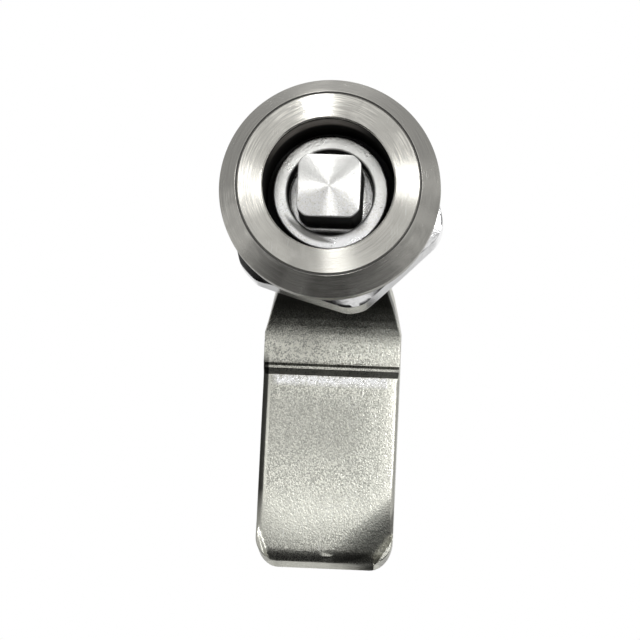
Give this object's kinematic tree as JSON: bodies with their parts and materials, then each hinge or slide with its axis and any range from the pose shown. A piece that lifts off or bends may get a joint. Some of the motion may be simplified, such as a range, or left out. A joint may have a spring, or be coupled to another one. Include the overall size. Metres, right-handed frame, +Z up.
{
  "type": "cam lock",
  "caption": "Quarter-turn cam lock with a round turned head, square key drive, threaded barrel with nut and a cranked flat cam.",
  "frame": {"origin": "on the lock's turning axis, in the plane of the door's outer face, which is the back of the head seal", "axes": "+Y along the turning axis, from the head through the door to the cam; +Z up, opposite to the way the closed cam hangs; +X to the right as seen from outside"},
  "size_m": [0.0288, 0.035, 0.0599],
  "materials": {
    "turned_steel": "fine turned, with concentric marks",
    "polished_steel": "polished",
    "tumbled_steel": "grainy, tumbled",
    "cam_steel": "grainy, tumbled, with a few scratches",
    "plated_steel": "zinc plated",
    "spring_steel": "dark, phosphated",
    "seal_rubber": "matt"
  },
  "bodies": {
    "lock_housing": {"housing": "turned_steel", "head_seal": "seal_rubber", "mounting_nut": "polished_steel"},
    "lock_rotor": {"rotor": "tumbled_steel", "rotor_seal_ring": "seal_rubber", "stop_disc": "plated_steel", "cam": "cam_steel", "cam_washer": "plated_steel", "spring_washer": "spring_steel", "cam_screw": "plated_steel"}
  },
  "joints": [
    {"name": "rotor_turn", "type": "hinge", "parent": "lock_housing", "child": "lock_rotor", "pos_m": [0, 0, 0], "axis": [0, -1, 0], "range_deg": [0, 90]}
  ]
}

Written task.
From the data above, copy each line that holds "materials".

Written solution.
Give this object's kinematic tree as JSON: bodies with their parts and materials, then each hinge or slide with its axis and any range from the pose shown. A piece that lifts off or bends may get a joint. Some of the motion may be simplified, such as a range, or left out. A joint may have a spring, or be coupled to another one. Include the overall size. Metres, right-handed frame, +Z up.
  "materials": {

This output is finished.